The entire proposal was eventually rejected when everyone voted on the same lines. 6x Lib Dems voted against, 4x Labour + 1x Conservative for and 1x Green sat on the fence and abstained.

Only the Grand National has fewer hurdles to jump, to get anything done.

Neigh Sayers On Playground Improvements Too

Next up was another proposal submitted by the council’s Labour group, which among other things sought to create a ‘Wymondham Play Strategy’ and immediately address what it described as the ‘large number of repair and maintenance issues’ on council-owned land.

Introducing the proposal, Cllr Lowell Doheny (Lab) described his experience of the town's playgrounds:

"As a parent myself in the town when my children were young it was something that always concerned me and I never felt they were very adequate sadly." Now his children were teenagers, they now "often walk listlessly around the town".

The poor darlings. Something must be done!

A removed trampoline in front of the council's £2 million+ office building.

Cllr Lucy Nixon wanted some more details: "My question is which parks require urgent repairs? They're not mentioned here. There's no photographs of any damaged equipment. And my concern is if they're dangerous and in need of immediate action to repair them should we be looking at fencing off some of this equipment in order to make sure that nobody gets hurt."

The Clerk intervened on some of the "emotive wording" in the proposal. Although he admitted the play equipment wasn't in "pristine Rolls-Royce condition", he did point out that the council's insurance company had only found that two new bolts were required to keep play equipment within tolerable safety limits.

Oh Icarus. Fly not too close to the sun with your towering ambition.

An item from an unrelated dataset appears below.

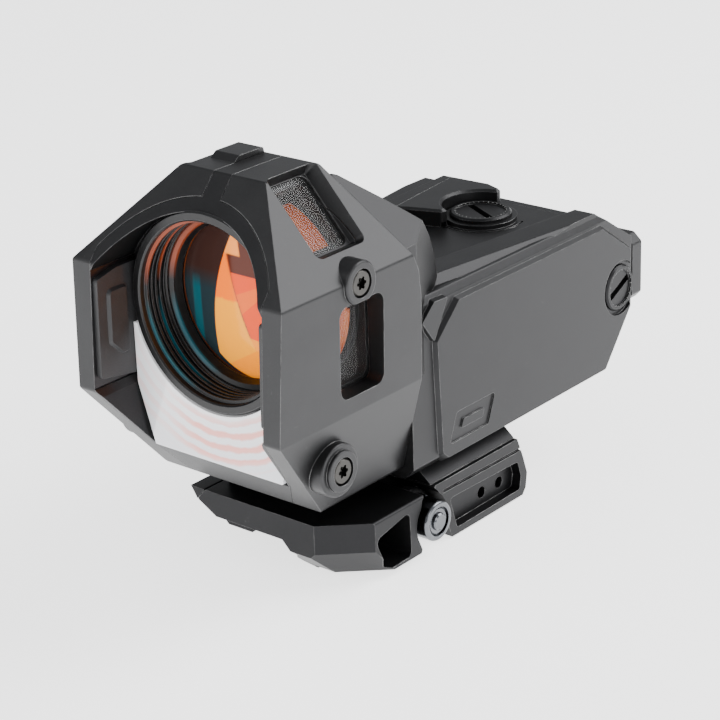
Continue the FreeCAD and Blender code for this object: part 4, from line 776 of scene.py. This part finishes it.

But it was a line about the town council potentially adopting playgrounds from other organisations that got District Councillor Dave Roberts’ (Lib Dem) back up, who used the public participation section to bemoan the move being “a potential blank cheque on council funds” describing it as “inappropriate”. Lucy Nixon agreed: "this proposal is looking to more than double the expenditure for play equipment for the Town Council"

TCW had to check what date it was for a moment there. Anyone listening in might not have realised there had been a change in which councillors were in charge after the May elections.

Cllr Lowell Doheny (Lab) said a “sense check” on adopting new playgrounds was already built in, pointing out: “any proposals that are made to take on new sites are to take into account affordability and value for money and ultimately any significant expense would have to go back through full council anyway”.

A forlorn Cllr Tony Holden (Con) said he'd keep his contribution brief to avoid wasting time: “the current administration has a fallback position and a preferred option of actually doing nothing and so I'm absolutely confident this will fail.”

And he was correct. The proposal was voted down by the 6x Liberal Democrats. 4x Labour + 1x Conservative supported it and 1x Green abstained.

Parade Ring

Reaching the final furlong, we trotted into the District Councillor updates section but there was still room for some electioneering.

After Cllr Kevin Hurn (Con) had informed those present about a South Norfolk District Council hosted session on setting up residents’ associations, Town Council candidate Dave Roberts (Lib Dem) breathlessly galloped up to the microphone: “Just to correct my colleague here, um, the meeting for the residents' association has been organised by myself. It is aided by South Norfolk Council. On my request!”

Then, when Cllr Holden congratulated allotment holders on the amount of produce they’d grown for the foodbank this year, Cllr Annette James (Lib Dem) agreed “I'd just like to say that the foodbanks appreciate the food that I collect every week and take to them.”

Subtle. Remember folks, it’s not doing good things that counts. It’s making sure everyone knows you've done them.

Two Horse Race

And with that, the councillors left to go and concentrate on winning those all important votes out there in the real world. With the Greens and Tories deciding to stay behind in the paddock and not run in the Town Council by-election, it would be a two-horse race between Labour and the Lib Dems.

Who would win the 1000 Guineas? Who would end up with a long face? Only the fearsome Wymondham electorate knew.